(TO DO): Write out the records below once more, exactly as they stand.

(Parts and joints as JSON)

begin

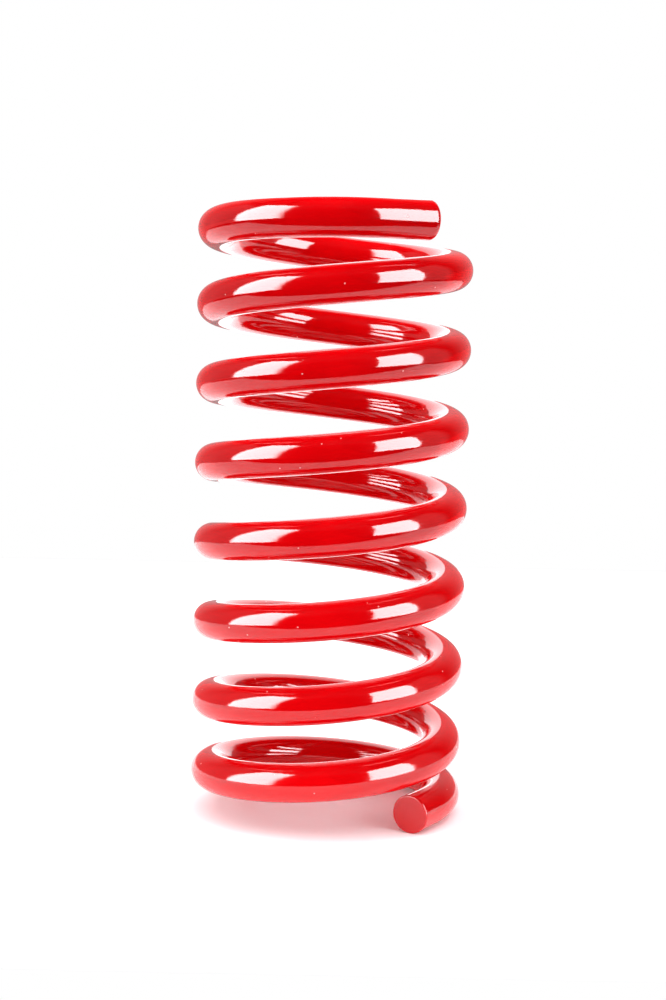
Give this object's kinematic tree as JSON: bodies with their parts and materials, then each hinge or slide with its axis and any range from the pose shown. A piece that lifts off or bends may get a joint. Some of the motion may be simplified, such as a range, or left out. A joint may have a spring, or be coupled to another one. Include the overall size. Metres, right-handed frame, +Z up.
{
  "type": "coil spring",
  "caption": "Helical compression spring for a car suspension: round steel bar, red gloss coating, closed lower end, and a short straight bar end at the foot and at the top.",
  "frame": {"origin": "foot of the spring, on the coil's axis: centre of the bounding box's bottom face", "axes": "+Z up along the coil's axis, -Y the front: the lower bar end is cut at the front right, and the bar climbs counter-clockwise seen from above"},
  "size_m": [0.116, 0.116, 0.2584],
  "materials": {
    "red_powder_coat": "glossy powder coat"
  },
  "bodies": {
    "bottom_end": {"bottom_end_coil": "red_powder_coat"},
    "turn_1_front": {"coil_1_front": "red_powder_coat"},
    "turn_2_back": {"coil_2_back": "red_powder_coat"},
    "turn_2_front": {"coil_2_front": "red_powder_coat"},
    "turn_3_back": {"coil_3_back": "red_powder_coat"},
    "turn_3_front": {"coil_3_front": "red_powder_coat"},
    "turn_4_back": {"coil_4_back": "red_powder_coat"},
    "turn_4_front": {"coil_4_front": "red_powder_coat"},
    "turn_5_back": {"coil_5_back": "red_powder_coat"},
    "turn_5_front": {"coil_5_front": "red_powder_coat"},
    "turn_6_back": {"coil_6_back": "red_powder_coat"},
    "turn_6_front": {"coil_6_front": "red_powder_coat"},
    "turn_7_back": {"coil_7_back": "red_powder_coat"},
    "turn_7_front": {"coil_7_front": "red_powder_coat"},
    "turn_8_back": {"coil_8_back": "red_powder_coat"},
    "top_end": {"top_end_coil": "red_powder_coat"}
  },
  "joints": [
    {"name": "turn_1_front_travel", "type": "slide", "parent": "bottom_end", "child": "turn_1_front", "axis": [0, 0, -1], "range_m": [0, 0.0028], "stiffness_N_per_m": 1340000},
    {"name": "turn_2_back_travel", "type": "slide", "parent": "turn_1_front", "child": "turn_2_back", "axis": [0, 0, -1], "range_m": [0, 0.0034], "stiffness_N_per_m": 1340000},
    {"name": "turn_2_front_travel", "type": "slide", "parent": "turn_2_back", "child": "turn_2_front", "axis": [0, 0, -1], "range_m": [0, 0.008], "stiffness_N_per_m": 1340000},
    {"name": "turn_3_back_travel", "type": "slide", "parent": "turn_2_front", "child": "turn_3_back", "axis": [0, 0, -1], "range_m": [0, 0.008], "stiffness_N_per_m": 1340000},
    {"name": "turn_3_front_travel", "type": "slide", "parent": "turn_3_back", "child": "turn_3_front", "axis": [0, 0, -1], "range_m": [0, 0.008], "stiffness_N_per_m": 1340000},
    {"name": "turn_4_back_travel", "type": "slide", "parent": "turn_3_front", "child": "turn_4_back", "axis": [0, 0, -1], "range_m": [0, 0.008], "stiffness_N_per_m": 1340000},
    {"name": "turn_4_front_travel", "type": "slide", "parent": "turn_4_back", "child": "turn_4_front", "axis": [0, 0, -1], "range_m": [0, 0.008], "stiffness_N_per_m": 1340000},
    {"name": "turn_5_back_travel", "type": "slide", "parent": "turn_4_front", "child": "turn_5_back", "axis": [0, 0, -1], "range_m": [0, 0.008], "stiffness_N_per_m": 1340000},
    {"name": "turn_5_front_travel", "type": "slide", "parent": "turn_5_back", "child": "turn_5_front", "axis": [0, 0, -1], "range_m": [0, 0.008], "stiffness_N_per_m": 1340000},
    {"name": "turn_6_back_travel", "type": "slide", "parent": "turn_5_front", "child": "turn_6_back", "axis": [0, 0, -1], "range_m": [0, 0.008], "stiffness_N_per_m": 1340000},
    {"name": "turn_6_front_travel", "type": "slide", "parent": "turn_6_back", "child": "turn_6_front", "axis": [0, 0, -1], "range_m": [0, 0.008], "stiffness_N_per_m": 1340000},
    {"name": "turn_7_back_travel", "type": "slide", "parent": "turn_6_front", "child": "turn_7_back", "axis": [0, 0, -1], "range_m": [0, 0.008], "stiffness_N_per_m": 1340000},
    {"name": "turn_7_front_travel", "type": "slide", "parent": "turn_7_back", "child": "turn_7_front", "axis": [0, 0, -1], "range_m": [0, 0.008], "stiffness_N_per_m": 1340000},
    {"name": "turn_8_back_travel", "type": "slide", "parent": "turn_7_front", "child": "turn_8_back", "axis": [0, 0, -1], "range_m": [0, 0.0036], "stiffness_N_per_m": 1340000},
    {"name": "top_end_travel", "type": "slide", "parent": "turn_8_back", "child": "top_end", "axis": [0, 0, -1], "range_m": [0, 0.0014], "stiffness_N_per_m": 1340000}
  ],
  "couplings": [
    {"joint": "turn_1_front_travel", "follows": "turn_5_back_travel", "ratio": 0.35},
    {"joint": "turn_2_back_travel", "follows": "turn_5_back_travel", "ratio": 0.425},
    {"joint": "turn_2_front_travel", "follows": "turn_5_back_travel", "ratio": 1},
    {"joint": "turn_3_back_travel", "follows": "turn_5_back_travel", "ratio": 1},
    {"joint": "turn_3_front_travel", "follows": "turn_5_back_travel", "ratio": 1},
    {"joint": "turn_4_back_travel", "follows": "turn_5_back_travel", "ratio": 1},
    {"joint": "turn_4_front_travel", "follows": "turn_5_back_travel", "ratio": 1},
    {"joint": "turn_5_front_travel", "follows": "turn_5_back_travel", "ratio": 1},
    {"joint": "turn_6_back_travel", "follows": "turn_5_back_travel", "ratio": 1},
    {"joint": "turn_6_front_travel", "follows": "turn_5_back_travel", "ratio": 1},
    {"joint": "turn_7_back_travel", "follows": "turn_5_back_travel", "ratio": 1},
    {"joint": "turn_7_front_travel", "follows": "turn_5_back_travel", "ratio": 1},
    {"joint": "turn_8_back_travel", "follows": "turn_5_back_travel", "ratio": 0.45},
    {"joint": "top_end_travel", "follows": "turn_5_back_travel", "ratio": 0.175}
  ]
}
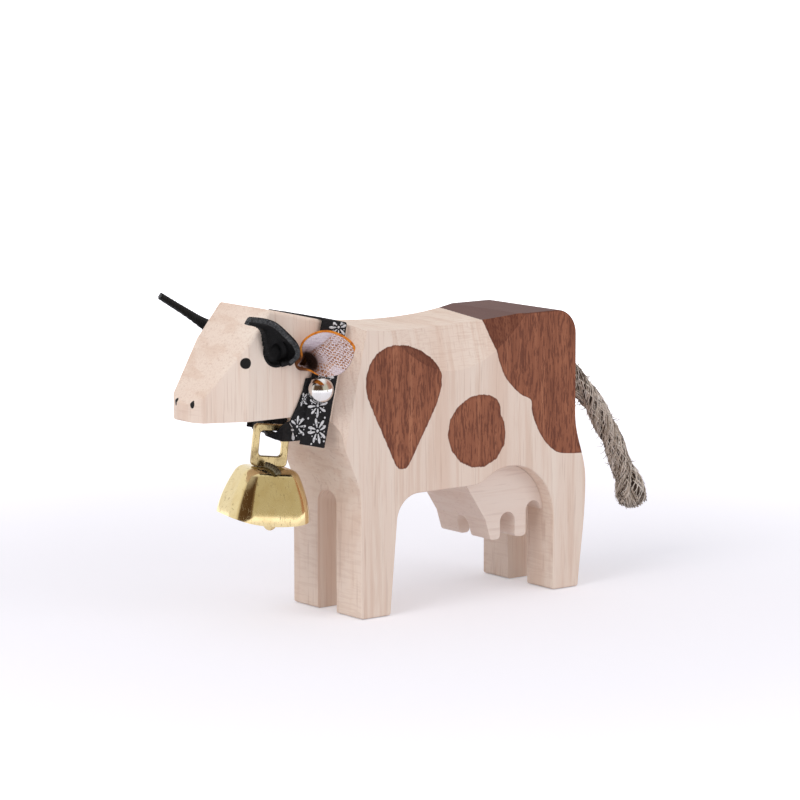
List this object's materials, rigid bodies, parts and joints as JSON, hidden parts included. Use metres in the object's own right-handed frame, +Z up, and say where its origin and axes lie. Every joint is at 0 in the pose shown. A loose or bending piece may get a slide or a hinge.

end

(CORRECT OUTPUT):
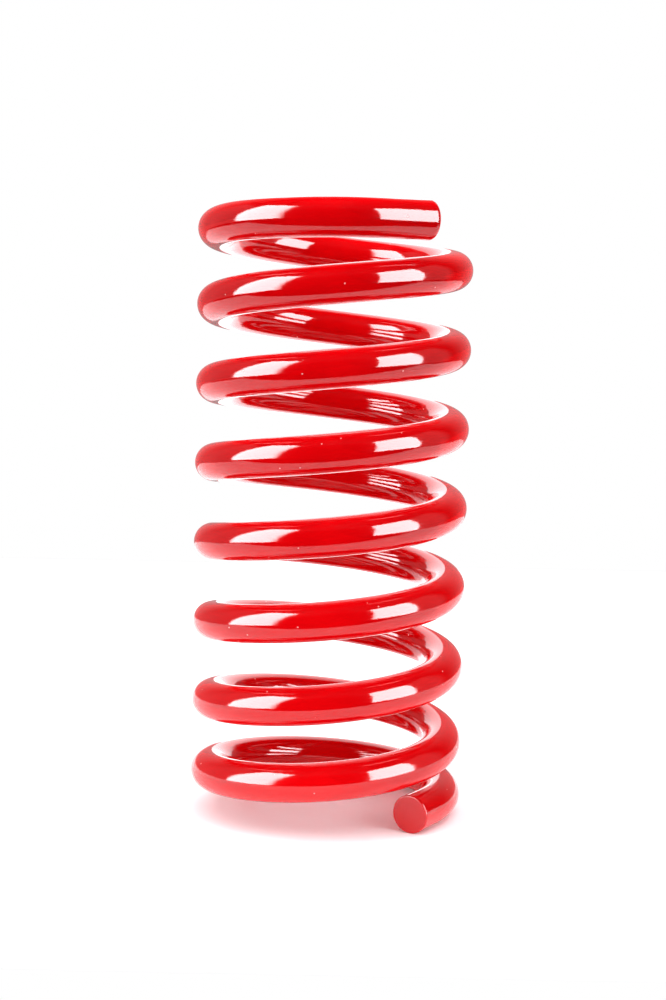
Give this object's kinematic tree as JSON: bodies with their parts and materials, then each hinge or slide with its axis and any range from the pose shown. A piece that lifts off or bends may get a joint. Some of the motion may be simplified, such as a range, or left out. A joint may have a spring, or be coupled to another one. Include the overall size. Metres, right-handed frame, +Z up.
{
  "type": "coil spring",
  "caption": "Helical compression spring for a car suspension: round steel bar, red gloss coating, closed lower end, and a short straight bar end at the foot and at the top.",
  "frame": {"origin": "foot of the spring, on the coil's axis: centre of the bounding box's bottom face", "axes": "+Z up along the coil's axis, -Y the front: the lower bar end is cut at the front right, and the bar climbs counter-clockwise seen from above"},
  "size_m": [0.116, 0.116, 0.2584],
  "materials": {
    "red_powder_coat": "glossy powder coat"
  },
  "bodies": {
    "bottom_end": {"bottom_end_coil": "red_powder_coat"},
    "turn_1_front": {"coil_1_front": "red_powder_coat"},
    "turn_2_back": {"coil_2_back": "red_powder_coat"},
    "turn_2_front": {"coil_2_front": "red_powder_coat"},
    "turn_3_back": {"coil_3_back": "red_powder_coat"},
    "turn_3_front": {"coil_3_front": "red_powder_coat"},
    "turn_4_back": {"coil_4_back": "red_powder_coat"},
    "turn_4_front": {"coil_4_front": "red_powder_coat"},
    "turn_5_back": {"coil_5_back": "red_powder_coat"},
    "turn_5_front": {"coil_5_front": "red_powder_coat"},
    "turn_6_back": {"coil_6_back": "red_powder_coat"},
    "turn_6_front": {"coil_6_front": "red_powder_coat"},
    "turn_7_back": {"coil_7_back": "red_powder_coat"},
    "turn_7_front": {"coil_7_front": "red_powder_coat"},
    "turn_8_back": {"coil_8_back": "red_powder_coat"},
    "top_end": {"top_end_coil": "red_powder_coat"}
  },
  "joints": [
    {"name": "turn_1_front_travel", "type": "slide", "parent": "bottom_end", "child": "turn_1_front", "axis": [0, 0, -1], "range_m": [0, 0.0028], "stiffness_N_per_m": 1340000},
    {"name": "turn_2_back_travel", "type": "slide", "parent": "turn_1_front", "child": "turn_2_back", "axis": [0, 0, -1], "range_m": [0, 0.0034], "stiffness_N_per_m": 1340000},
    {"name": "turn_2_front_travel", "type": "slide", "parent": "turn_2_back", "child": "turn_2_front", "axis": [0, 0, -1], "range_m": [0, 0.008], "stiffness_N_per_m": 1340000},
    {"name": "turn_3_back_travel", "type": "slide", "parent": "turn_2_front", "child": "turn_3_back", "axis": [0, 0, -1], "range_m": [0, 0.008], "stiffness_N_per_m": 1340000},
    {"name": "turn_3_front_travel", "type": "slide", "parent": "turn_3_back", "child": "turn_3_front", "axis": [0, 0, -1], "range_m": [0, 0.008], "stiffness_N_per_m": 1340000},
    {"name": "turn_4_back_travel", "type": "slide", "parent": "turn_3_front", "child": "turn_4_back", "axis": [0, 0, -1], "range_m": [0, 0.008], "stiffness_N_per_m": 1340000},
    {"name": "turn_4_front_travel", "type": "slide", "parent": "turn_4_back", "child": "turn_4_front", "axis": [0, 0, -1], "range_m": [0, 0.008], "stiffness_N_per_m": 1340000},
    {"name": "turn_5_back_travel", "type": "slide", "parent": "turn_4_front", "child": "turn_5_back", "axis": [0, 0, -1], "range_m": [0, 0.008], "stiffness_N_per_m": 1340000},
    {"name": "turn_5_front_travel", "type": "slide", "parent": "turn_5_back", "child": "turn_5_front", "axis": [0, 0, -1], "range_m": [0, 0.008], "stiffness_N_per_m": 1340000},
    {"name": "turn_6_back_travel", "type": "slide", "parent": "turn_5_front", "child": "turn_6_back", "axis": [0, 0, -1], "range_m": [0, 0.008], "stiffness_N_per_m": 1340000},
    {"name": "turn_6_front_travel", "type": "slide", "parent": "turn_6_back", "child": "turn_6_front", "axis": [0, 0, -1], "range_m": [0, 0.008], "stiffness_N_per_m": 1340000},
    {"name": "turn_7_back_travel", "type": "slide", "parent": "turn_6_front", "child": "turn_7_back", "axis": [0, 0, -1], "range_m": [0, 0.008], "stiffness_N_per_m": 1340000},
    {"name": "turn_7_front_travel", "type": "slide", "parent": "turn_7_back", "child": "turn_7_front", "axis": [0, 0, -1], "range_m": [0, 0.008], "stiffness_N_per_m": 1340000},
    {"name": "turn_8_back_travel", "type": "slide", "parent": "turn_7_front", "child": "turn_8_back", "axis": [0, 0, -1], "range_m": [0, 0.0036], "stiffness_N_per_m": 1340000},
    {"name": "top_end_travel", "type": "slide", "parent": "turn_8_back", "child": "top_end", "axis": [0, 0, -1], "range_m": [0, 0.0014], "stiffness_N_per_m": 1340000}
  ],
  "couplings": [
    {"joint": "turn_1_front_travel", "follows": "turn_5_back_travel", "ratio": 0.35},
    {"joint": "turn_2_back_travel", "follows": "turn_5_back_travel", "ratio": 0.425},
    {"joint": "turn_2_front_travel", "follows": "turn_5_back_travel", "ratio": 1},
    {"joint": "turn_3_back_travel", "follows": "turn_5_back_travel", "ratio": 1},
    {"joint": "turn_3_front_travel", "follows": "turn_5_back_travel", "ratio": 1},
    {"joint": "turn_4_back_travel", "follows": "turn_5_back_travel", "ratio": 1},
    {"joint": "turn_4_front_travel", "follows": "turn_5_back_travel", "ratio": 1},
    {"joint": "turn_5_front_travel", "follows": "turn_5_back_travel", "ratio": 1},
    {"joint": "turn_6_back_travel", "follows": "turn_5_back_travel", "ratio": 1},
    {"joint": "turn_6_front_travel", "follows": "turn_5_back_travel", "ratio": 1},
    {"joint": "turn_7_back_travel", "follows": "turn_5_back_travel", "ratio": 1},
    {"joint": "turn_7_front_travel", "follows": "turn_5_back_travel", "ratio": 1},
    {"joint": "turn_8_back_travel", "follows": "turn_5_back_travel", "ratio": 0.45},
    {"joint": "top_end_travel", "follows": "turn_5_back_travel", "ratio": 0.175}
  ]
}
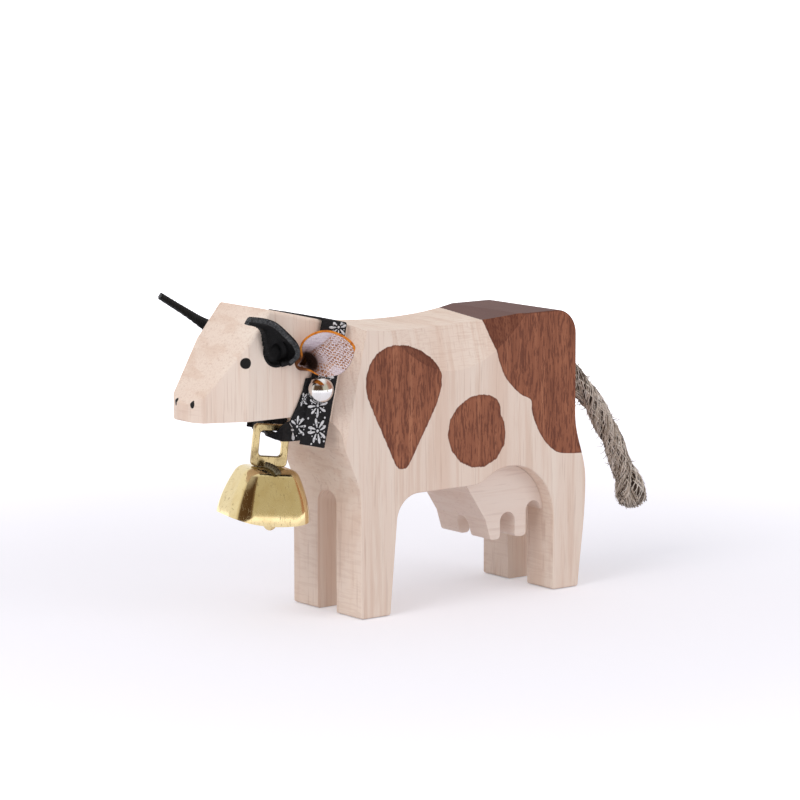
List this object's materials, rigid bodies, parts and joints as JSON, hidden parts included. Use metres in the object's own right-handed frame, +Z up, and say where its origin and axes lie. Every joint is at 0 in the pose shown. A loose or bending piece may get a slide or a hinge.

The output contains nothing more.